Der Nationalrat hat am Dienstagabend mit den Stimmen von Koalition und NEOS eine Reform des Strafgesetzbuchs verabschiedet. Ziel der umfangreichen Novelle ist eine bessere Straf-Balance zwischen Vermögens- und Gewaltdelikten. Zudem wird Cybermobbing strafbar, ebenso bisher nicht geahndete sexuelle Übergriffe wie das Po-Grapschen.

"Modernes Strafrecht auf Höhe der Zeit"

SP-Justizsprecher Hannes Jarolim zeigte sich mit der Vorlage zufrieden. Es handle sich um ein gutes und breit getragenes Ergebnis.

VP-Justizsprecherin Michaela Steinacker betonte, dass die Novelle mit viel Fingerspitzengefühl erstellt worden sei. Es sei gelungen, ein "modernes Strafrecht auf der Höhe der Zeit" zu etablieren. Was die "Verletzung der sexuellen Selbstbestimmung" betrifft, mit der auch Fälle strafbar werden, in denen sich Opfer aus Angst nicht wehren, sprach Steinacker von einem ganz wichtigen Zeichen für all jene, die solche Übergriffe erlebt hätten. Der Po-Grapsch-Paragraf, der entwürdigende Berührungen an Körperstellen, die der Geschlechtssphäre zugeordnet werden, sanktioniert, hätte für die Justizsprecherin dagegen auch im Verwaltungsrecht gereicht.
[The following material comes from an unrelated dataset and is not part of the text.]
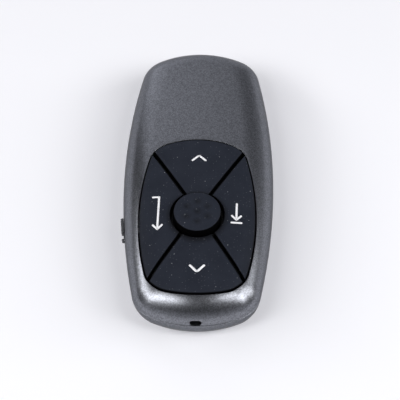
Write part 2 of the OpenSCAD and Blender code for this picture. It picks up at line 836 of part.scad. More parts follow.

Dabei ist just letzterer - von Frauenministerin Gabriele Heinisch-Hosek (SPÖ) forcierter - Punkt einer jener, bei denen die Grünen noch am wenigsten auszusetzen hatten. Ansonsten kritisierte Justizsprecher Albert Steinhauser eine Wankelmütigkeit des Ministers, der Vorschläge immer wieder zurückgezogen habe. Besonders stört ihn die Neuregelung der Untreue: für Steinhauser Anlassgesetzgebung per excellence in der Causa Meinl, durch die der Banker Julius Meinl profitieren könnte.

Kritik an Anhebung der Wertgrenzen

Anderes störte die Freiheitlichen mehr. Deren Justizsprecher Harald Stefan kritisierte, dass die Anhebung der Wertgrenzen bei den Vermögensdelikten auf 300.000 Euro einfach zu weit gehe. Ebenfalls abgelehnt werden von der FPÖ Aufweichungen im Suchtmittelgesetz als "gesellschaftspolitisch falscher Ansatz". Damit bezog sich Stefan auf die Neuregelung, wonach Kauf und Besitz von Kleinstmengen für den Eigengebrauch nicht mehr automatisch zur Strafanzeige führen, wenn die Betroffenen mit den Gesundheitsbehörden kooperieren.

Den Untreue-Paragrafen hatte sich wiederum das Team Stronach ausgesucht, um seinen Unmut über die Gesetzesvorlage zu erläutern. Dieser biete viel Spielraum, um wirtschaftlich unfreundliche Urteile setzen zu können, meinte Mandatarin Kathrin Nachbaur. Man könne nicht mit dem Strafgesetzbuch gegen unternehmerische Fehlentscheidungen losziehen.

"Friedenssicherung nach innen und außen"

Dass das Glas halb voll ist, beschlossen die NEOS und unterstützen deshalb die Koalition beim Beschluss der StGB-Reform. Keine rechte Freude hat Justizsprecherin Beate Meinl-Reisinger freilich beispielsweise mit den Wertgrenzen, auf die sie lieber verzichten würde und es stattdessen der Strafzumessung des Richters zu überlasse,n die Schadenshöhe zu berücksichtigen. Außerdem hätte sie sich gewünscht, wenn bei solch einer großen Reform z.B. die Meinungsfreiheit einschränkenden Regelungen entfernt worden wären.

Justizminister Wolfgang Brandstetter (ÖVP) betonte sein Grundanliegen, die Relationen der Strafen neu zu ordnen. Dass da manch ein Vorschlag zurückgezogen bzw. geändert worden sei, habe nichts mit Wankelmütigkeit zu tun sondern mit dem Versuch, einen breiten Konsens zu finden. Denn das Strafgesetzbuch diene der Friedenssicherung nach innen und außen.

Betont wurde vom Ressortchef, dass man durchaus auch neue Schritte gesetzt habe, etwa mit der Strafbarkeit des Cybermobbing.